### PROBLEM DESCRIPTION
Repeat the lines of the data that follow, please, starting at the first and stopping after the one with "foot_inset = 28; // [20:1:40]".

### MATERIAL PROVIDED
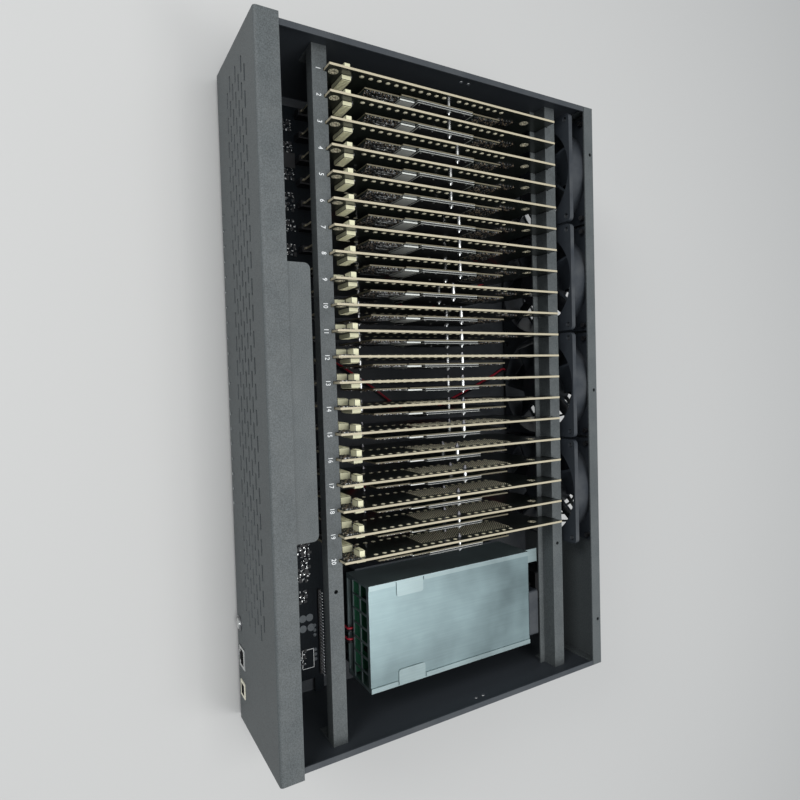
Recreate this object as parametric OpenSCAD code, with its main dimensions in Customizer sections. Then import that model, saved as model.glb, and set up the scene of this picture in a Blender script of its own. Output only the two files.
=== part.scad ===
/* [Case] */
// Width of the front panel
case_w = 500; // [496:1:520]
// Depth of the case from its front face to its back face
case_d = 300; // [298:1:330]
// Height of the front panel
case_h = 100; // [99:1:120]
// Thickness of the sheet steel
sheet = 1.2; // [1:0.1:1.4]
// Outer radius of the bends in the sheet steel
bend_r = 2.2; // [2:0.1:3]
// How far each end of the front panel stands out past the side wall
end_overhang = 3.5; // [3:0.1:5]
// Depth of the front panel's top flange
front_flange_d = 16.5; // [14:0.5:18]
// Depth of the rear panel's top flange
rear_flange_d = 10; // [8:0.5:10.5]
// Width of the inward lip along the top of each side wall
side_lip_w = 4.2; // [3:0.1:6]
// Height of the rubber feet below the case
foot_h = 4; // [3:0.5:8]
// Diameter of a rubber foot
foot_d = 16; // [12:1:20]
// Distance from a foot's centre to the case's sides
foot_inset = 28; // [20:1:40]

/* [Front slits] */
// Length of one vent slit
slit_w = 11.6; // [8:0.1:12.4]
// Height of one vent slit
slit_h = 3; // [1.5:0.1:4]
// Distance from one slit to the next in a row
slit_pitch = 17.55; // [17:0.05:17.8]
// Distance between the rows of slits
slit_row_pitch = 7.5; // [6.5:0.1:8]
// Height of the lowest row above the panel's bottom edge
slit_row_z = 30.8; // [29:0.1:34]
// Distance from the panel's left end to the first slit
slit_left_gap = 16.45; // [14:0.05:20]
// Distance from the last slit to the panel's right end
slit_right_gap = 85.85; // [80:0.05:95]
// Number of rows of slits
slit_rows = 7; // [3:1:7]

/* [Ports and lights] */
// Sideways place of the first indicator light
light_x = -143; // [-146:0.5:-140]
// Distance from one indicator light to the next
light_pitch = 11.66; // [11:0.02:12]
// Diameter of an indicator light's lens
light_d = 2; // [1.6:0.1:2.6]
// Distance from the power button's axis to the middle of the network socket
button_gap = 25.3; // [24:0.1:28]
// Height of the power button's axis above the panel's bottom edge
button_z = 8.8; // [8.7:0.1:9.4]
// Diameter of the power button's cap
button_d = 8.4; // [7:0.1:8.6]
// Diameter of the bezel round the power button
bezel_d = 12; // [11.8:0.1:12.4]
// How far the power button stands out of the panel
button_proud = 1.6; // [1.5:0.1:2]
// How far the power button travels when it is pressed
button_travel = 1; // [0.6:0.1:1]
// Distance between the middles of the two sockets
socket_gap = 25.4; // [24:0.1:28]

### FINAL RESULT
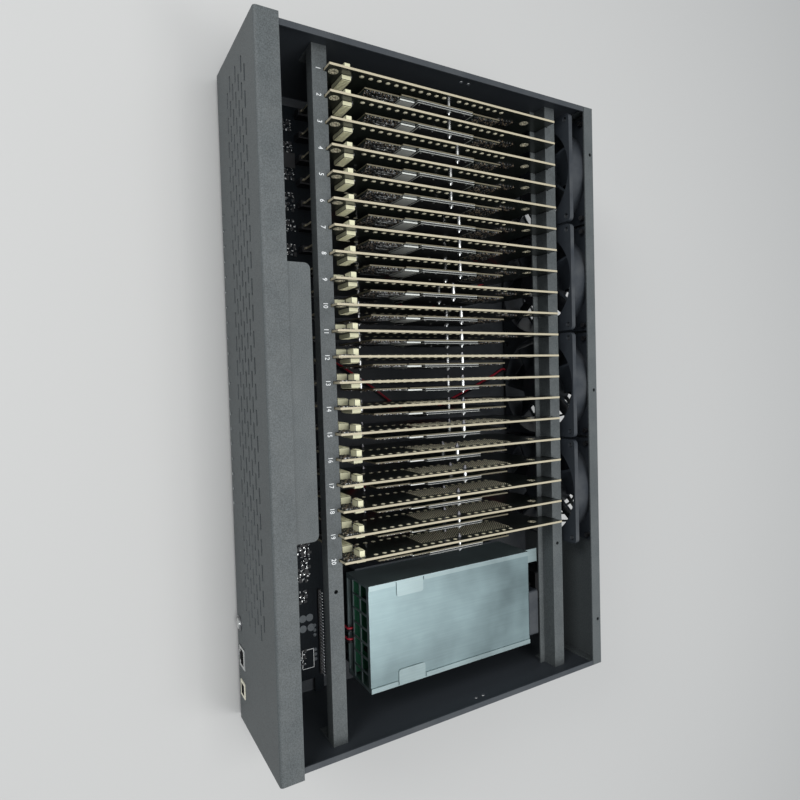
Recreate this object as parametric OpenSCAD code, with its main dimensions in Customizer sections. Then import that model, saved as model.glb, and set up the scene of this picture in a Blender script of its own. Output only the two files.
=== part.scad ===
/* [Case] */
// Width of the front panel
case_w = 500; // [496:1:520]
// Depth of the case from its front face to its back face
case_d = 300; // [298:1:330]
// Height of the front panel
case_h = 100; // [99:1:120]
// Thickness of the sheet steel
sheet = 1.2; // [1:0.1:1.4]
// Outer radius of the bends in the sheet steel
bend_r = 2.2; // [2:0.1:3]
// How far each end of the front panel stands out past the side wall
end_overhang = 3.5; // [3:0.1:5]
// Depth of the front panel's top flange
front_flange_d = 16.5; // [14:0.5:18]
// Depth of the rear panel's top flange
rear_flange_d = 10; // [8:0.5:10.5]
// Width of the inward lip along the top of each side wall
side_lip_w = 4.2; // [3:0.1:6]
// Height of the rubber feet below the case
foot_h = 4; // [3:0.5:8]
// Diameter of a rubber foot
foot_d = 16; // [12:1:20]
// Distance from a foot's centre to the case's sides
foot_inset = 28; // [20:1:40]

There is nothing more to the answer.